#### What is expected:
Exactly the lines from the one with "doc.recompute()" to the one with "Vector(map(max, high, point))", both included, are to be printed again; leave out the rest.

━━ Source material ━━

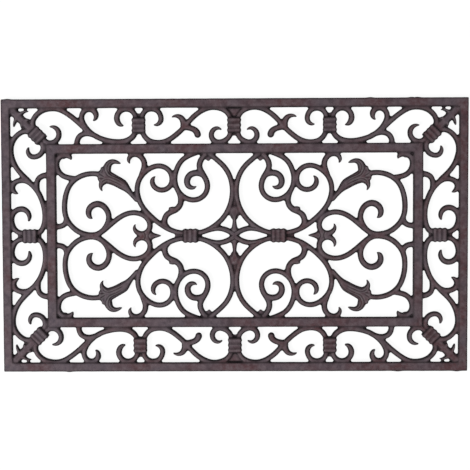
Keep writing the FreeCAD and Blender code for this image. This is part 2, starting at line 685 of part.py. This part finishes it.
nodes = list(outer_rails.values()) + list(inner_rails.values())
for name in SINGLE_NODES:
    nodes += scrolls[name].values()
nodes += [
    rosette,
    grouped("corner_spears", list(border["corner_spear"].values())),
    grouped("corner_collars",
            list(four_quarters("corner_collar", corner_collar).values())),
    grouped("long_border_collars",
            list(four_quarters("quarter_collar", quarter_collar).values())
            + [middle_collar,
               mirrored("middle_collar_front", middle_collar, FRONT_BACK)]),
    grouped("short_border_collars",
            [short_collar, mirrored("short_collar_left", short_collar, LEFT_RIGHT)]),
    grouped("panel_collars",
            [panel_collar, mirrored("panel_collar_left", panel_collar, LEFT_RIGHT)]),
    grouped("heart_buds",
            [heart_bud, mirrored("heart_bud_left", heart_bud, LEFT_RIGHT)]),
]
for name, label in (("acanthus_bud", "acanthus_buds"), ("leaf_stem", "leaf_stems"),
                    ("corner_curl", "corner_curls"), ("rail_hook", "rail_hooks"),
                    ("rail_bracket", "rail_brackets")):
    nodes.append(grouped(label, list(panel[name].values())))

doc.recompute()

for item in doc.Objects:
    if "Invalid" in item.State or "Error" in item.State:
        raise RuntimeError(f"{item.Label} failed: {item.State}")

os.makedirs("parts", exist_ok=True)
for node in nodes:
    shape = node.Shape
    if shape.isNull() or not shape.isValid():
        raise RuntimeError(f"{node.Label} has no valid shape")
    shape.exportStep(f"parts/{node.Label}.step")
    print(f"{node.Label}: {len(shape.Solids)} solids, {shape.Volume:.0f} mm3")
print(f"{len(nodes)} nodes")
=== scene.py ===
"""The cast iron door mat: one skin over the members of the casting, its finish, floor, light
and camera.

Metres. The mat lies on its flat back at z = 0, long side along x, back edge towards +y.
"""
import heapq
import math
from types import SimpleNamespace

import bpy
import numpy as np
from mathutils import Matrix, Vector
from mathutils.bvhtree import BVHTree


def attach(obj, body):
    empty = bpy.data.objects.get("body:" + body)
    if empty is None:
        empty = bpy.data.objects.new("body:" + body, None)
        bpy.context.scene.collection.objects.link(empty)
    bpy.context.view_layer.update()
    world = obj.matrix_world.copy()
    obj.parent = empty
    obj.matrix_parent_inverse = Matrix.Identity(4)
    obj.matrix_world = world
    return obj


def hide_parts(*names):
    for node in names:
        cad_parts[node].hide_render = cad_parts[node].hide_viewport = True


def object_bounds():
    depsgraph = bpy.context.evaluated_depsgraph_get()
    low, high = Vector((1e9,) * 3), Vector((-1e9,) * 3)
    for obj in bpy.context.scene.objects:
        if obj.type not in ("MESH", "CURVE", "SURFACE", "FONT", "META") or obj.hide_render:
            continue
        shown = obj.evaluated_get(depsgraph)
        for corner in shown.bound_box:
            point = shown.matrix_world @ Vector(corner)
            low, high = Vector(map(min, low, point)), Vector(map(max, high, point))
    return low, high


BODY = "root"
MM = 1000  # millimetres in a metre

# The skin over the casting
SKIN_CELL = 0.0009  # side of its squares
MERGE = 0.000001  # corners nearer to each other than this are one
SWELL = 0.00016  # so that members which meet face to face run into each other
FILLET = 0.0008  # radius to which inner corners fill
SMOOTHING = 0.5  # share of the way to its neighbours that a corner moves in one pass
ROUNDING_PASSES = 4
HOLLOW_PASSES = 16  # how far the skin is smoothed to tell its hollows from its ridges
HOLLOW_DEPTH = 0.0003  # depth of a full hollow, and height of a full ridge
SLOPE_PASSES = 34  # and how far more to tell the broad slopes towards its edges
LEAST_SHARE = 0.02  # a corner with a smaller share of a displacement stays where it is

# Lines cut into the casting's back right quarter, millimetres from the mat's middle
LEAF_BUD_VEINS = [
    [(209.5, 113.0), (208.8, 106.5), (206.2, 101.0), (202.6, 96.6), (196.0, 93.6), (189.0, 90.8),
     (181.0, 86.2)],
    [(213.5, 84.0), (211.5, 88.2), (206.0, 90.6), (200.0, 90.0), (193.0, 87.2), (186.0, 84.0),
     (179.0, 80.0)],
    [(191.0, 120.0), (198.0, 119.0), (203.0, 114.0), (204.0, 107.5), (202.0, 102.0), (196.5, 97.4),
     (188.0, 94.0), (179.0, 89.0)],
    [(218.0, 101.0), (213.5, 98.0), (209.0, 95.0)],
    [(219.5, 93.5), (214.5, 93.0), (209.5, 93.2)],
]
HEART_BUD_CREASES = [
    [(133.5, 9.5), (136.3, 5.0), (138.5, 1.8), (139.3, -2.0)],
    [(147.0, 8.0), (144.6, 4.0), (143.6, 1.0), (143.4, -2.0)],
]
ROSETTE_CREASES = [
    [(8.0, 11.0), (5.0, 8.6), (2.0, 6.6), (-2.0, 4.0)],
    [(10.0, 0.0), (6.0, 0.3), (2.5, -0.5)],
    [(22.5, 16.0), (28.0, 13.4), (36.0, 12.4)],
]
ENGRAVED = LEAF_BUD_VEINS + HEART_BUD_CREASES + ROSETTE_CREASES
LINE_STEPS = 8  # straight steps from one stop of a line to the next
VEIN_DEPTH = 0.0010
VEIN_WIDTH = 0.0008
VEIN_REACH = 4 * VEIN_WIDTH  # further than this round its line a vein cuts nothing
VEIN_FADE = 0.15  # share of a line, at each end, over which its cut grows deeper
VEIN_END = 0.2  # share of the depth that is left at its very ends
UPWARD = 0.2  # a corner whose normal rises more than this is on the upper side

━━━

#### Full answer:
doc.recompute()

for item in doc.Objects:
    if "Invalid" in item.State or "Error" in item.State:
        raise RuntimeError(f"{item.Label} failed: {item.State}")

os.makedirs("parts", exist_ok=True)
for node in nodes:
    shape = node.Shape
    if shape.isNull() or not shape.isValid():
        raise RuntimeError(f"{node.Label} has no valid shape")
    shape.exportStep(f"parts/{node.Label}.step")
    print(f"{node.Label}: {len(shape.Solids)} solids, {shape.Volume:.0f} mm3")
print(f"{len(nodes)} nodes")
=== scene.py ===
"""The cast iron door mat: one skin over the members of the casting, its finish, floor, light
and camera.

Metres. The mat lies on its flat back at z = 0, long side along x, back edge towards +y.
"""
import heapq
import math
from types import SimpleNamespace

import bpy
import numpy as np
from mathutils import Matrix, Vector
from mathutils.bvhtree import BVHTree


def attach(obj, body):
    empty = bpy.data.objects.get("body:" + body)
    if empty is None:
        empty = bpy.data.objects.new("body:" + body, None)
        bpy.context.scene.collection.objects.link(empty)
    bpy.context.view_layer.update()
    world = obj.matrix_world.copy()
    obj.parent = empty
    obj.matrix_parent_inverse = Matrix.Identity(4)
    obj.matrix_world = world
    return obj


def hide_parts(*names):
    for node in names:
        cad_parts[node].hide_render = cad_parts[node].hide_viewport = True


def object_bounds():
    depsgraph = bpy.context.evaluated_depsgraph_get()
    low, high = Vector((1e9,) * 3), Vector((-1e9,) * 3)
    for obj in bpy.context.scene.objects:
        if obj.type not in ("MESH", "CURVE", "SURFACE", "FONT", "META") or obj.hide_render:
            continue
        shown = obj.evaluated_get(depsgraph)
        for corner in shown.bound_box:
            point = shown.matrix_world @ Vector(corner)
            low, high = Vector(map(min, low, point)), Vector(map(max, high, point))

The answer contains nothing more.